Résumé :
- Le mal-être au travail représente une perte de 300 milliards d’euros par an pour la France (10,6% du PIB)
- Chaque salarié français génère 14 840 euros de coûts liés au mal-être professionnel
- L’absentéisme bondit de 40% depuis 2019, passant de 3,2% à 4,5%
- La dépression devient la première cause d’invalidité professionnelle mondiale
- L’industrie s’en sort mieux que les banques et transports grâce à l’esprit d’équipe
L’ironie frappe fort. Bercy s’échine à dénicher 40 milliards d’euros d’économies pour équilibrer le budget 2026, pendant qu’une saignée économique sept fois plus importante passe inaperçue. Cette hémorragie porte un nom : le mal-être au travail. Victor Waknine, cofondateur du cabinet Mozart Consulting, qualifie ce phénomène d’angle mort total de la politique économique française.

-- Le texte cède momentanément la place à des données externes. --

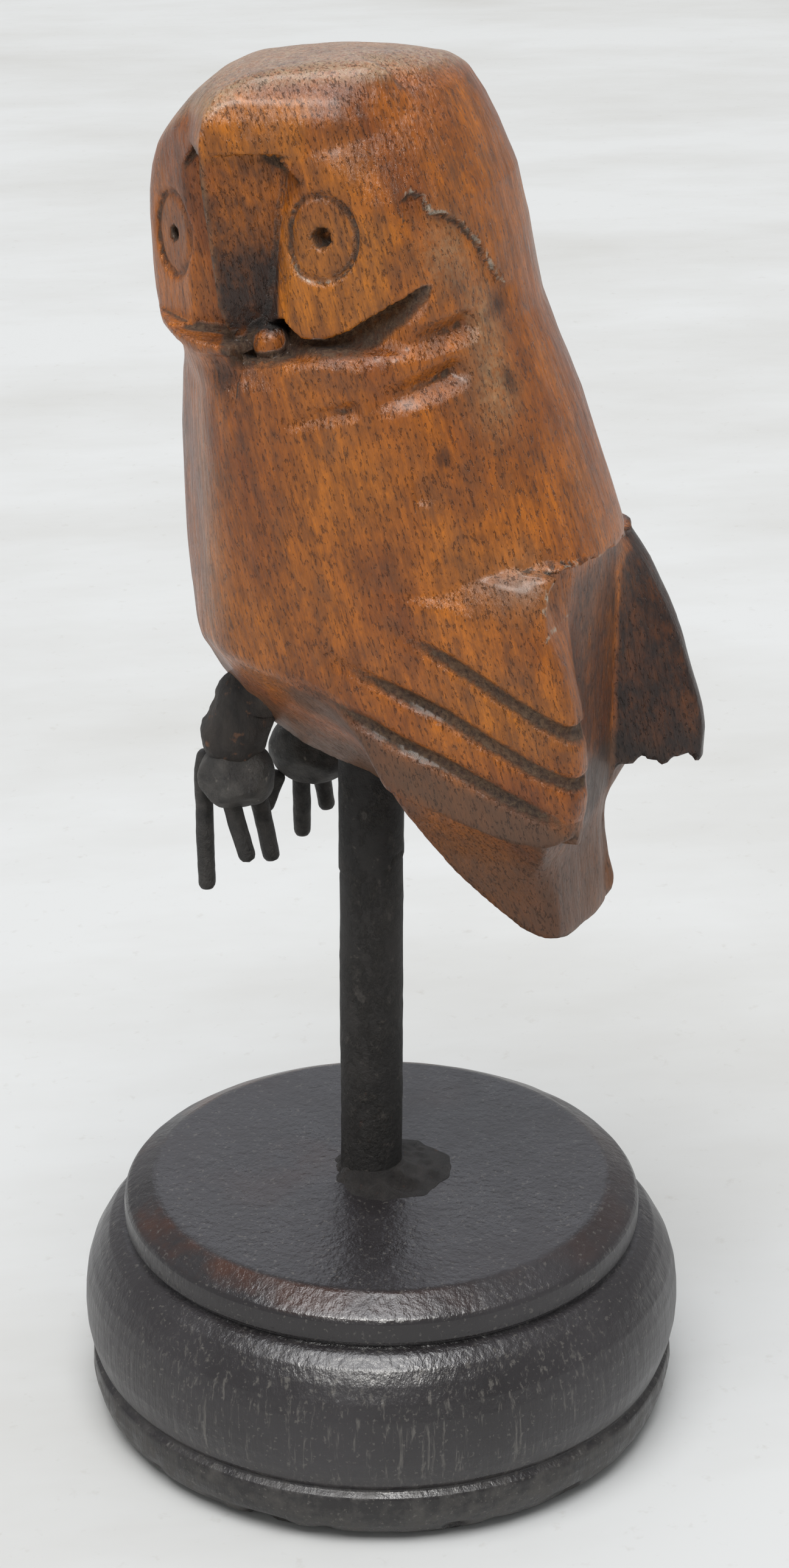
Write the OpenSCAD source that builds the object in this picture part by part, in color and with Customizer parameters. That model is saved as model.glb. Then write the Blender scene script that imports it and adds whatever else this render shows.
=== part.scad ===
// Carved wooden owl on a post in a turned wooden base.
// The origin is the centre of the base's underside, +Z is up, the bird's breast
// faces -Y and its left wing is on +X. All sizes are in millimetres.

/* [Base] */
// Widest diameter of the turned base
base_d = 90; // [70:1:130]
// Height of the base from its underside to its flat top
base_h = 36.4; // [30:0.2:55]
// Height of the foot ring under the lower groove
foot_h = 8.6; // [6:0.2:11]
// Width and depth of the two turned grooves
groove = 0.9; // [0.5:0.1:1.4]
// Height of the plain band under the top edge
band_h = 3.8; // [2.5:0.1:6]
// Diameter of the plain band
band_d = 77.6; // [58:0.2:110]
// Height of the sloping edge of the top
edge_h = 2.4; // [1:0.1:4]
// Diameter of the flat top inside the sloping edge
top_d = 68; // [50:0.5:100]

/* [Post] */
// Diameter of the round post
post_d = 9.5; // [7:0.1:12]
// Length of the post's tenon in the base
post_tenon = 22; // [12:1:26]
// Depth of the post's hole in the bird, above the belly
post_bore = 16; // [10:0.5:22]
// How far the post stands in front of the base's centre
post_offset = 1.5; // [0:0.1:4]
// Height of the belly over the top of the base, along the post
perch_h = 66; // [45:1:90]
// Diameter of the filler round the foot of the post
filler_d = 15; // [14:0.5:22]
// Height of the filler
filler_h = 1.8; // [1:0.1:3]

/* [Bird] */
// Height of the bird from the tip of the tail to the crown
bird_h = 122; // [95:1:150]
// Width of the bird over the wings
bird_w = 49; // [39:1:60]
// Length of the bird from breast to back
bird_l = 62; // [50:1:76]
// How far the head is turned to the bird's left
face_turn = 72; // [50:1:85]
// How far the wings stand out behind the back
wing_rise = 8.5; // [4:0.5:11]

/* [Face] */
// Forward reach of the beak's ridge from the middle of the head
beak_reach = 27.4; // [23:0.2:30]
// Distance of the cheeks' planes from the middle of the head
cheek_reach = 22.4; // [19:0.2:24]
// Distance of each eye from the middle line of the face
eye_side = 13; // [10:0.5:15]
// Height of the eyes under the crown
eye_drop = 21.5; // [17:0.5:26]
// Outer diameter of the ring cut round each eye
eye_ring_d = 10.4; // [8:0.2:12]
// Diameter of each pupil's hole
pupil_d = 2.6; // [1.5:0.1:4]

/* [Legs] */
// Diameter of the leg stubs
leg_d = 9; // [6:0.2:9.4]
// Depth of the leg stubs' holes in the belly
leg_bore = 9; // [6:0.5:11]
// Diameter of the round feet
foot_d = 12; // [11.6:0.2:14]
// Diameter of the spigot that joins a leg and its foot
spigot_d = 4; // [3:0.1:5]
// Length of that spigot
spigot_l = 2; // [1.5:0.1:2.5]
// Diameter of the wire toes
toe_d = 2.7; // [2:0.1:3.2]

/* [Hidden] */
$fn = 64;

walnut = "#2c1f1b";
iron = "#3a3634";
pitch = "#4a4541";
honey = "#a5602a";

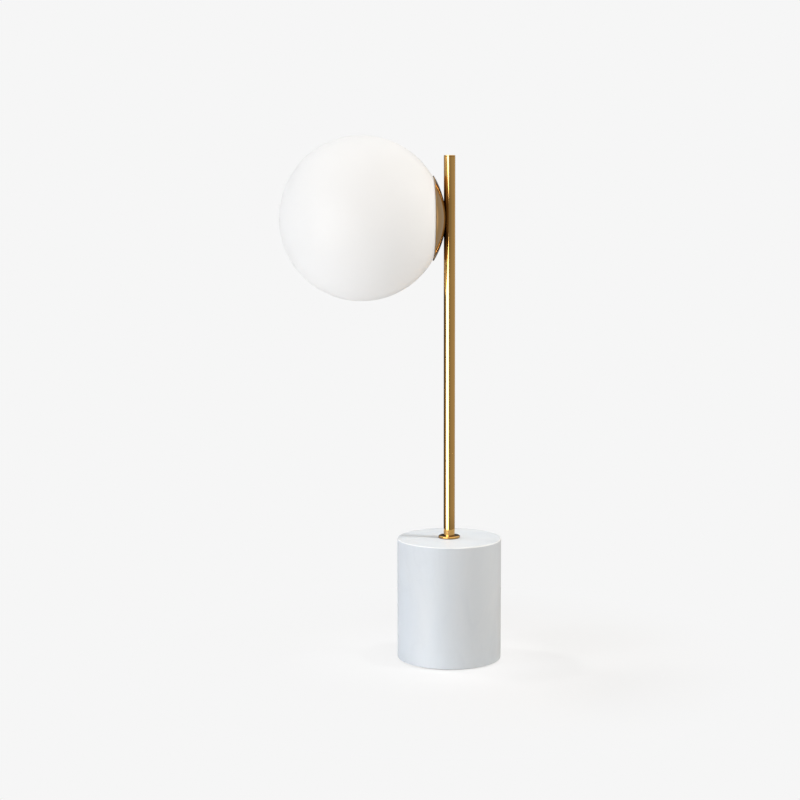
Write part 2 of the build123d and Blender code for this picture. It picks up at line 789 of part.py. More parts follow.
with BuildPart() as bulb_diffuser:
    with BuildSketch(arm_plane):
        with BuildLine():
            bulb_bore_radius = bulb_radius - bulb_wall
            slant = cos(radians(45))
            ThreePointArc(
                (bulb_ball_centre, bulb_radius),
                (bulb_ball_centre + bulb_radius * slant, bulb_radius * slant),
                (bulb_tip, 0),
            )
            Line((bulb_tip, 0), (bulb_tip - bulb_wall, 0))
            ThreePointArc(
                (bulb_tip - bulb_wall, 0),
                (bulb_ball_centre + bulb_bore_radius * slant, bulb_bore_radius * slant),
                (bulb_ball_centre, bulb_bore_radius),
            )
            Line((bulb_ball_centre, bulb_bore_radius), (bulb_ball_centre, bulb_radius))
        make_face()
    revolve(axis=arm_axis)
bulb_diffuser.part.label = "bulb_diffuser"
export_step(bulb_diffuser.part, "parts/bulb_diffuser.step")

with BuildPart() as bulb_led_board:
    with BuildSketch(across_arm(bulb_ball_centre)):
        Circle(bulb_bore_radius - fit_gap)
    extrude(amount=bulb_board_thickness)
bulb_led_board.part.label = "bulb_led_board"
export_step(bulb_led_board.part, "parts/bulb_led_board.step")

with BuildPart() as bulb_leds:
    with BuildSketch(across_arm(bulb_ball_centre + bulb_board_thickness)):
        with PolarLocations(led_circle_radius, led_count):
            Rectangle(led_side, led_side)
    extrude(amount=led_height)
bulb_leds.part.label = "bulb_leds"
export_step(bulb_leds.part, "parts/bulb_leds.step")
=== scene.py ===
import json
from math import asin, atan2, cos, degrees, pi, radians, sin, sqrt

import bmesh
import bpy
from mathutils import Matrix, Vector


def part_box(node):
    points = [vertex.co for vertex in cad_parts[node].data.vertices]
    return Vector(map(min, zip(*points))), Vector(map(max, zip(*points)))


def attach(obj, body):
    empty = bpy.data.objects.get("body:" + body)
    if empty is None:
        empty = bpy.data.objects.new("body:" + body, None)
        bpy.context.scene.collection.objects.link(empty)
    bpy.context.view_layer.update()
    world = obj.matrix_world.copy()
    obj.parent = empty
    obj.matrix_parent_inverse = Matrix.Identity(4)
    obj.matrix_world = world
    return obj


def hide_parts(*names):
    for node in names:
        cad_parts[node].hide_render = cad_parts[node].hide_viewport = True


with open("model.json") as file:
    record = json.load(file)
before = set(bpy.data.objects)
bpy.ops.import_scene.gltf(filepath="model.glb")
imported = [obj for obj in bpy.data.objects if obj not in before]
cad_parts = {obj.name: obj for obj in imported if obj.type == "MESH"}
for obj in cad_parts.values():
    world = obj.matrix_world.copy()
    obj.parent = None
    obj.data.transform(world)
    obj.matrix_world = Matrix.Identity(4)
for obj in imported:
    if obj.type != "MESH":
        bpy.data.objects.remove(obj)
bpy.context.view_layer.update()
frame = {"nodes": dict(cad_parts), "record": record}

# Glass globe table lamp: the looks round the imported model. Metres, +Z up,
# the globe's arm along -X, the back at +Y.

nodes = frame["nodes"]

# ---------------------------------------------------------------- sizes from the frame
stem_low, stem_high = [Vector(corner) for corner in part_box("stem_tube")]
cap_low, cap_high = [Vector(corner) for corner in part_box("stem_cap")]
dome_low, dome_high = [Vector(corner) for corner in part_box("dome_cup")]
globe_low, globe_high = [Vector(corner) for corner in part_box("globe_shade")]
base_high = Vector(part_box("marble_base")[1])
collar_low, collar_high = [Vector(corner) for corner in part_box("stem_collar")]

MM = 0.001
ROUND_STEPS = 256  # facets round a turned piece
ON_AXIS = 1e-9  # a radius under this is a point on the axis

stem_radius = (stem_high.x - stem_low.x) / 2
base_top = base_high.z
globe_radius = (globe_high.z - globe_low.z) / 2
globe_centre = Vector((globe_low.x + globe_radius, 0.0, (globe_low.z + globe_high.z) / 2))
arm_height = globe_centre.z


# ---------------------------------------------------------------- mesh helpers
def arc(centre, radius, start, end, steps):
    """Points of an arc in a profile, angles in degrees."""
    points = []
    for i in range(steps + 1):
        angle = radians(start + (end - start) * i / steps)
        points.append((centre[0] + radius * cos(angle), centre[1] + radius * sin(angle)))
    return points


def new_object(name, mesh, body):
    """Links a mesh as a piece that moves with a body."""
    piece = bpy.data.objects.new(name, mesh)
    bpy.context.scene.collection.objects.link(piece)
    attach(piece, body)
    return piece


def smooth(mesh, angle=30):
    """Smooth shading, with a crease wherever faces meet at more than the angle."""
    mesh.polygons.foreach_set("use_smooth", [True] * len(mesh.polygons))
    mesh.set_sharp_from_angle(angle=radians(angle))
    mesh.update()


def mesh_data(name, mesh):
    """Turns a built mesh's faces outwards and makes it Blender's mesh data."""
    bmesh.ops.recalc_face_normals(mesh, faces=mesh.faces)
    data = bpy.data.meshes.new(name)
    mesh.to_mesh(data)
    mesh.free()
    return data


def turned(name, profile, body, origin=(0, 0, 0), along="Z"):
    """A turned piece. The profile's points are (distance along the axis, radius).
    A point of zero radius lies on the axis and closes the surface there, and
    a profile that starts and ends off the axis is closed in a loop."""
    mesh = bmesh.new()
    origin = Vector(origin)
    rings = []
    for distance, radius in profile:
        if radius < ON_AXIS:
            rings.append([mesh.verts.new(origin + axis_point(along, distance, 0, 0))])
            continue
        ring = []
        for i in range(ROUND_STEPS):
            angle = 2 * pi * i / ROUND_STEPS
            ring.append(mesh.verts.new(origin + axis_point(along, distance, radius, angle)))
        rings.append(ring)
    pairs = list(zip(rings, rings[1:]))
    if len(rings[0]) > 1 and len(rings[-1]) > 1:
        pairs.append((rings[-1], rings[0]))
    for first, second in pairs:
        if len(first) == 1 and len(second) == 1:
            continue  # the globe's outside and inside both end on the axis
        for i in range(ROUND_STEPS):
            j = (i + 1) % ROUND_STEPS
            if len(first) == 1:
                mesh.faces.new((first[0], second[j], second[i]))
            elif len(second) == 1:
                mesh.faces.new((first[i], first[j], second[0]))
            else:
                mesh.faces.new((first[i], first[j], second[j], second[i]))
    data = mesh_data(name, mesh)
    smooth(data)
    return new_object(name, data, body)


def axis_point(along, distance, radius, angle):
    """A point at a distance along +Z or along the arm (-X), and round it."""
    if along == "Z":
        return Vector((radius * cos(angle), radius * sin(angle), distance))
    return Vector((-distance, radius * sin(angle), radius * cos(angle)))


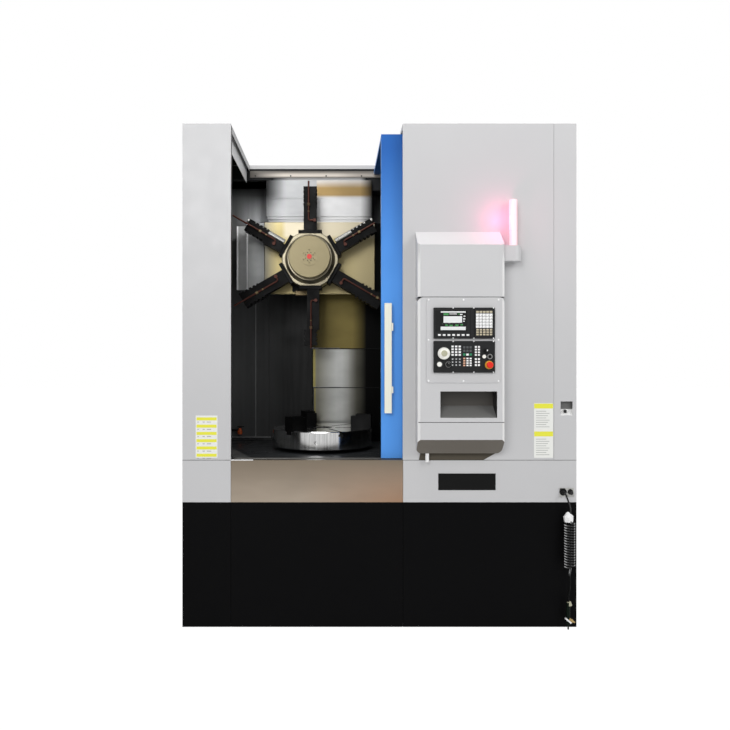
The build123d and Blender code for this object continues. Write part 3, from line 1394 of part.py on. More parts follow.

En 2024, cette souffrance professionnelle engloutit près de 300 milliards d’euros, soit 10,6% du PIB national. Cette somme dépasse le budget de l’Éducation nationale et celui de la Défense réunis. Une bombe à retardement qui mine la compétitivité française depuis des années, dans l’indifférence des décideurs publics et privés. Pourtant, les solutions existent et certains secteurs prouvent déjà leur efficacité.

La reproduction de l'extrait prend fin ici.